Data listing:

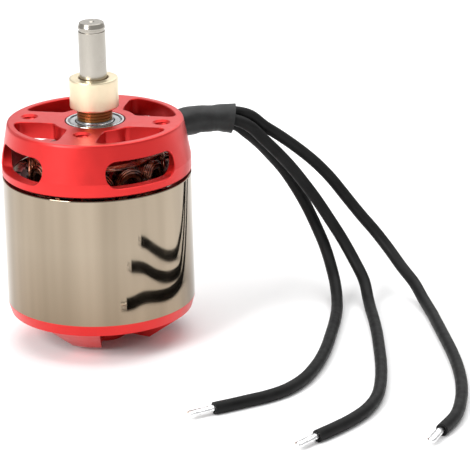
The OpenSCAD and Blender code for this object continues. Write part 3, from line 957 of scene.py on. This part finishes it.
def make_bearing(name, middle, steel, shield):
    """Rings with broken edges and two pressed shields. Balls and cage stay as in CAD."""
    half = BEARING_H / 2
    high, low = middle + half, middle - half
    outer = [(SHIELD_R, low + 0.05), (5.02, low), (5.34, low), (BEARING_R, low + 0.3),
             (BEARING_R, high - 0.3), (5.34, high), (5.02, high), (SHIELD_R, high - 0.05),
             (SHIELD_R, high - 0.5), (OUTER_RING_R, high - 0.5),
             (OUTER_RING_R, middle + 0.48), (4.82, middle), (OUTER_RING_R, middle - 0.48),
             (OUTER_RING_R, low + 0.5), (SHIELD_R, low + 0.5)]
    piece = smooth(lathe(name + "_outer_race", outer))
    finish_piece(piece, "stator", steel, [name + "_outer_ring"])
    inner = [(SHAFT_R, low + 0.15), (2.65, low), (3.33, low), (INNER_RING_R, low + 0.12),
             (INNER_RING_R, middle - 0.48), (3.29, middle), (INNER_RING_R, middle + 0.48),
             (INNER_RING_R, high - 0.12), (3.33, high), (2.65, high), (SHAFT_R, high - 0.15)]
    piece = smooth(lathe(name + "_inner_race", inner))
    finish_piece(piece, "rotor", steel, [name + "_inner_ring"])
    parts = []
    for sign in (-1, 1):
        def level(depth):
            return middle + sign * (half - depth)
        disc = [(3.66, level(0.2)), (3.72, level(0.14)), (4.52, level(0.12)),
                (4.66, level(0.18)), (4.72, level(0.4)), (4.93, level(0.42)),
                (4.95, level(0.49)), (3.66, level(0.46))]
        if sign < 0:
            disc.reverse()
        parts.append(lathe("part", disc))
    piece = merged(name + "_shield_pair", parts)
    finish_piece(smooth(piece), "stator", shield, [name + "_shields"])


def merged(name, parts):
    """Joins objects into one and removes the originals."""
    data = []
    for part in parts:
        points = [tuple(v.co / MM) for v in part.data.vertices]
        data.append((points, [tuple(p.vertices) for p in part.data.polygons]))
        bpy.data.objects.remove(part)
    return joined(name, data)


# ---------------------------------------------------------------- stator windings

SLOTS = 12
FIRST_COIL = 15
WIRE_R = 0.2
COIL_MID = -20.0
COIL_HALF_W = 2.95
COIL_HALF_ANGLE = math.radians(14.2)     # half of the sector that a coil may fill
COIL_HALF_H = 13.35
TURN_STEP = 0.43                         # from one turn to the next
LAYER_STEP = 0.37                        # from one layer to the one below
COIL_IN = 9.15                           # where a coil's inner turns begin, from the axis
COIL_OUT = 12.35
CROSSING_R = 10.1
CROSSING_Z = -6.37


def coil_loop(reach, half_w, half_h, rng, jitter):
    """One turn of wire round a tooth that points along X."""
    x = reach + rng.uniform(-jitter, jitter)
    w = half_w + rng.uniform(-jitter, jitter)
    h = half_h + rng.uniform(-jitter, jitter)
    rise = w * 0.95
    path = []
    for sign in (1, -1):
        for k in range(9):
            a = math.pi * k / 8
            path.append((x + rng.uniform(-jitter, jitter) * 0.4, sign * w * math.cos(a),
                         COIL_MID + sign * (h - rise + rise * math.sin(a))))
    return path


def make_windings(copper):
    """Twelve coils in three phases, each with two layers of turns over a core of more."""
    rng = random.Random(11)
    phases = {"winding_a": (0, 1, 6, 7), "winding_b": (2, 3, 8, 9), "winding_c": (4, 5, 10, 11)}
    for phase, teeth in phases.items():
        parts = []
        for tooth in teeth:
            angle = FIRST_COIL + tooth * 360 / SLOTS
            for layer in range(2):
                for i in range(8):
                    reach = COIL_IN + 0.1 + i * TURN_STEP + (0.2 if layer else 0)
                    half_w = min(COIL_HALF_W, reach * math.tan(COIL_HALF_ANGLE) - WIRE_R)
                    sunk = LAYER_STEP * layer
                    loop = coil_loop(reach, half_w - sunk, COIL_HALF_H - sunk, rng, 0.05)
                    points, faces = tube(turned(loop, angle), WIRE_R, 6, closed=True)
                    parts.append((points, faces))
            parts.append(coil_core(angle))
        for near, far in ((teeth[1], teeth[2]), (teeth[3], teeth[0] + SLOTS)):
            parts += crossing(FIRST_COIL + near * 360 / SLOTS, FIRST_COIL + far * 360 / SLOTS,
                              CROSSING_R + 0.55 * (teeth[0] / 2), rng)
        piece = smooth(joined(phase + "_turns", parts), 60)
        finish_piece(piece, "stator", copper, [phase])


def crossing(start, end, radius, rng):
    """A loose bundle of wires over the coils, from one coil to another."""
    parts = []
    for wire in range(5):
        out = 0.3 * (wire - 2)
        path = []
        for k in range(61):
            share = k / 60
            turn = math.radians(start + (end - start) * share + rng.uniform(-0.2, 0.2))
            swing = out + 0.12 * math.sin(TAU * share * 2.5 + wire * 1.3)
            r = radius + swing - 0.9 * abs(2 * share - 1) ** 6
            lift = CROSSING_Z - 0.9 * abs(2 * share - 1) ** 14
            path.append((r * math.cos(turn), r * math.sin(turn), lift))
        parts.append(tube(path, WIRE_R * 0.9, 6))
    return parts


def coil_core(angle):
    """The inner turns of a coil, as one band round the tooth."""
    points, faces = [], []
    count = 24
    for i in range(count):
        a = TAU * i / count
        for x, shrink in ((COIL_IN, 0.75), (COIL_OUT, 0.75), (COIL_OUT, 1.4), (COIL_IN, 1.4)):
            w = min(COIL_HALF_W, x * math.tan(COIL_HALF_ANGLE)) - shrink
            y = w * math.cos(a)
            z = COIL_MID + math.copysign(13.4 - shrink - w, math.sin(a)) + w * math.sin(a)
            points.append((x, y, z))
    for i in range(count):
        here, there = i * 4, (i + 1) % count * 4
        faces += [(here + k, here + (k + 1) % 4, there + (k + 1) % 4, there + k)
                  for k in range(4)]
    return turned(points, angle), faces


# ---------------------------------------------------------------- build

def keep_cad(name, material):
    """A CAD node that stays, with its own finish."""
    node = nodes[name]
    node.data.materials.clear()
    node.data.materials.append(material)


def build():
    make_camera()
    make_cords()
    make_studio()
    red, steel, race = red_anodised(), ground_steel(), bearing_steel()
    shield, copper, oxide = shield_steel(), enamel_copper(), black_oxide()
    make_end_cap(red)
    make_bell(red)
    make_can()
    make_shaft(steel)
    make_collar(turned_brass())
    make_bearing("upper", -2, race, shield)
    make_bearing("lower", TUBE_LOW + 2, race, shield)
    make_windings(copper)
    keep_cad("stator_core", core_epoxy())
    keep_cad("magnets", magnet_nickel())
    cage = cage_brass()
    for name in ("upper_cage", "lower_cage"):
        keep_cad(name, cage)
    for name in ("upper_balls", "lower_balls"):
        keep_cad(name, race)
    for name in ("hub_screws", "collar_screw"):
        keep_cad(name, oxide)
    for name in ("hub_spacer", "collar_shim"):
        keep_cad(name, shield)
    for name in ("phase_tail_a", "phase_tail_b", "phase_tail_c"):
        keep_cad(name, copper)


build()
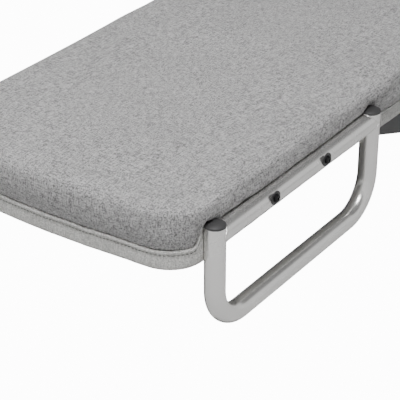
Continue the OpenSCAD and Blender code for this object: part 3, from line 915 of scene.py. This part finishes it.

### What needs to be done
Write the data back out verbatim.

### Full answer
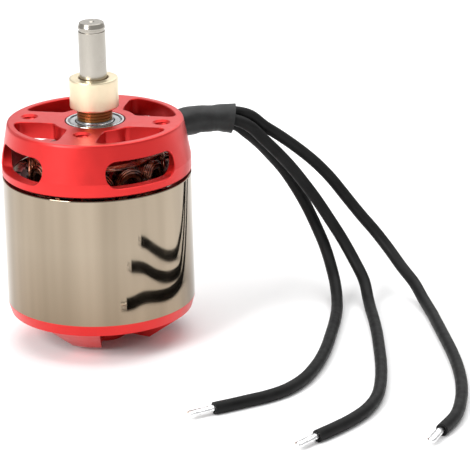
The OpenSCAD and Blender code for this object continues. Write part 3, from line 957 of scene.py on. This part finishes it.
def make_bearing(name, middle, steel, shield):
    """Rings with broken edges and two pressed shields. Balls and cage stay as in CAD."""
    half = BEARING_H / 2
    high, low = middle + half, middle - half
    outer = [(SHIELD_R, low + 0.05), (5.02, low), (5.34, low), (BEARING_R, low + 0.3),
             (BEARING_R, high - 0.3), (5.34, high), (5.02, high), (SHIELD_R, high - 0.05),
             (SHIELD_R, high - 0.5), (OUTER_RING_R, high - 0.5),
             (OUTER_RING_R, middle + 0.48), (4.82, middle), (OUTER_RING_R, middle - 0.48),
             (OUTER_RING_R, low + 0.5), (SHIELD_R, low + 0.5)]
    piece = smooth(lathe(name + "_outer_race", outer))
    finish_piece(piece, "stator", steel, [name + "_outer_ring"])
    inner = [(SHAFT_R, low + 0.15), (2.65, low), (3.33, low), (INNER_RING_R, low + 0.12),
             (INNER_RING_R, middle - 0.48), (3.29, middle), (INNER_RING_R, middle + 0.48),
             (INNER_RING_R, high - 0.12), (3.33, high), (2.65, high), (SHAFT_R, high - 0.15)]
    piece = smooth(lathe(name + "_inner_race", inner))
    finish_piece(piece, "rotor", steel, [name + "_inner_ring"])
    parts = []
    for sign in (-1, 1):
        def level(depth):
            return middle + sign * (half - depth)
        disc = [(3.66, level(0.2)), (3.72, level(0.14)), (4.52, level(0.12)),
                (4.66, level(0.18)), (4.72, level(0.4)), (4.93, level(0.42)),
                (4.95, level(0.49)), (3.66, level(0.46))]
        if sign < 0:
            disc.reverse()
        parts.append(lathe("part", disc))
    piece = merged(name + "_shield_pair", parts)
    finish_piece(smooth(piece), "stator", shield, [name + "_shields"])


def merged(name, parts):
    """Joins objects into one and removes the originals."""
    data = []
    for part in parts:
        points = [tuple(v.co / MM) for v in part.data.vertices]
        data.append((points, [tuple(p.vertices) for p in part.data.polygons]))
        bpy.data.objects.remove(part)
    return joined(name, data)


# ---------------------------------------------------------------- stator windings

SLOTS = 12
FIRST_COIL = 15
WIRE_R = 0.2
COIL_MID = -20.0
COIL_HALF_W = 2.95
COIL_HALF_ANGLE = math.radians(14.2)     # half of the sector that a coil may fill
COIL_HALF_H = 13.35
TURN_STEP = 0.43                         # from one turn to the next
LAYER_STEP = 0.37                        # from one layer to the one below
COIL_IN = 9.15                           # where a coil's inner turns begin, from the axis
COIL_OUT = 12.35
CROSSING_R = 10.1
CROSSING_Z = -6.37


def coil_loop(reach, half_w, half_h, rng, jitter):
    """One turn of wire round a tooth that points along X."""
    x = reach + rng.uniform(-jitter, jitter)
    w = half_w + rng.uniform(-jitter, jitter)
    h = half_h + rng.uniform(-jitter, jitter)
    rise = w * 0.95
    path = []
    for sign in (1, -1):
        for k in range(9):
            a = math.pi * k / 8
            path.append((x + rng.uniform(-jitter, jitter) * 0.4, sign * w * math.cos(a),
                         COIL_MID + sign * (h - rise + rise * math.sin(a))))
    return path


def make_windings(copper):
    """Twelve coils in three phases, each with two layers of turns over a core of more."""
    rng = random.Random(11)
    phases = {"winding_a": (0, 1, 6, 7), "winding_b": (2, 3, 8, 9), "winding_c": (4, 5, 10, 11)}
    for phase, teeth in phases.items():
        parts = []
        for tooth in teeth:
            angle = FIRST_COIL + tooth * 360 / SLOTS
            for layer in range(2):
                for i in range(8):
                    reach = COIL_IN + 0.1 + i * TURN_STEP + (0.2 if layer else 0)
                    half_w = min(COIL_HALF_W, reach * math.tan(COIL_HALF_ANGLE) - WIRE_R)
                    sunk = LAYER_STEP * layer
                    loop = coil_loop(reach, half_w - sunk, COIL_HALF_H - sunk, rng, 0.05)
                    points, faces = tube(turned(loop, angle), WIRE_R, 6, closed=True)
                    parts.append((points, faces))
            parts.append(coil_core(angle))
        for near, far in ((teeth[1], teeth[2]), (teeth[3], teeth[0] + SLOTS)):
            parts += crossing(FIRST_COIL + near * 360 / SLOTS, FIRST_COIL + far * 360 / SLOTS,
                              CROSSING_R + 0.55 * (teeth[0] / 2), rng)
        piece = smooth(joined(phase + "_turns", parts), 60)
        finish_piece(piece, "stator", copper, [phase])


def crossing(start, end, radius, rng):
    """A loose bundle of wires over the coils, from one coil to another."""
    parts = []
    for wire in range(5):
        out = 0.3 * (wire - 2)
        path = []
        for k in range(61):
            share = k / 60
            turn = math.radians(start + (end - start) * share + rng.uniform(-0.2, 0.2))
            swing = out + 0.12 * math.sin(TAU * share * 2.5 + wire * 1.3)
            r = radius + swing - 0.9 * abs(2 * share - 1) ** 6
            lift = CROSSING_Z - 0.9 * abs(2 * share - 1) ** 14
            path.append((r * math.cos(turn), r * math.sin(turn), lift))
        parts.append(tube(path, WIRE_R * 0.9, 6))
    return parts


def coil_core(angle):
    """The inner turns of a coil, as one band round the tooth."""
    points, faces = [], []
    count = 24
    for i in range(count):
        a = TAU * i / count
        for x, shrink in ((COIL_IN, 0.75), (COIL_OUT, 0.75), (COIL_OUT, 1.4), (COIL_IN, 1.4)):
            w = min(COIL_HALF_W, x * math.tan(COIL_HALF_ANGLE)) - shrink
            y = w * math.cos(a)
            z = COIL_MID + math.copysign(13.4 - shrink - w, math.sin(a)) + w * math.sin(a)
            points.append((x, y, z))
    for i in range(count):
        here, there = i * 4, (i + 1) % count * 4
        faces += [(here + k, here + (k + 1) % 4, there + (k + 1) % 4, there + k)
                  for k in range(4)]
    return turned(points, angle), faces


# ---------------------------------------------------------------- build

def keep_cad(name, material):
    """A CAD node that stays, with its own finish."""
    node = nodes[name]
    node.data.materials.clear()
    node.data.materials.append(material)


def build():
    make_camera()
    make_cords()
    make_studio()
    red, steel, race = red_anodised(), ground_steel(), bearing_steel()
    shield, copper, oxide = shield_steel(), enamel_copper(), black_oxide()
    make_end_cap(red)
    make_bell(red)
    make_can()
    make_shaft(steel)
    make_collar(turned_brass())
    make_bearing("upper", -2, race, shield)
    make_bearing("lower", TUBE_LOW + 2, race, shield)
    make_windings(copper)
    keep_cad("stator_core", core_epoxy())
    keep_cad("magnets", magnet_nickel())
    cage = cage_brass()
    for name in ("upper_cage", "lower_cage"):
        keep_cad(name, cage)
    for name in ("upper_balls", "lower_balls"):
        keep_cad(name, race)
    for name in ("hub_screws", "collar_screw"):
        keep_cad(name, oxide)
    for name in ("hub_spacer", "collar_shim"):
        keep_cad(name, shield)
    for name in ("phase_tail_a", "phase_tail_b", "phase_tail_c"):
        keep_cad(name, copper)


build()
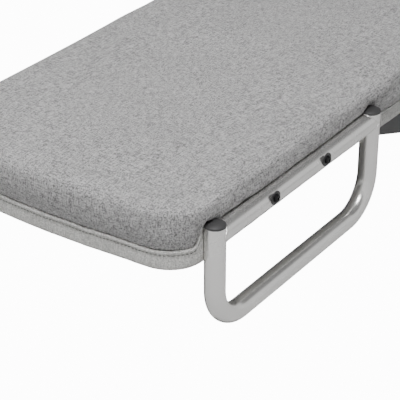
Continue the OpenSCAD and Blender code for this object: part 3, from line 915 of scene.py. This part finishes it.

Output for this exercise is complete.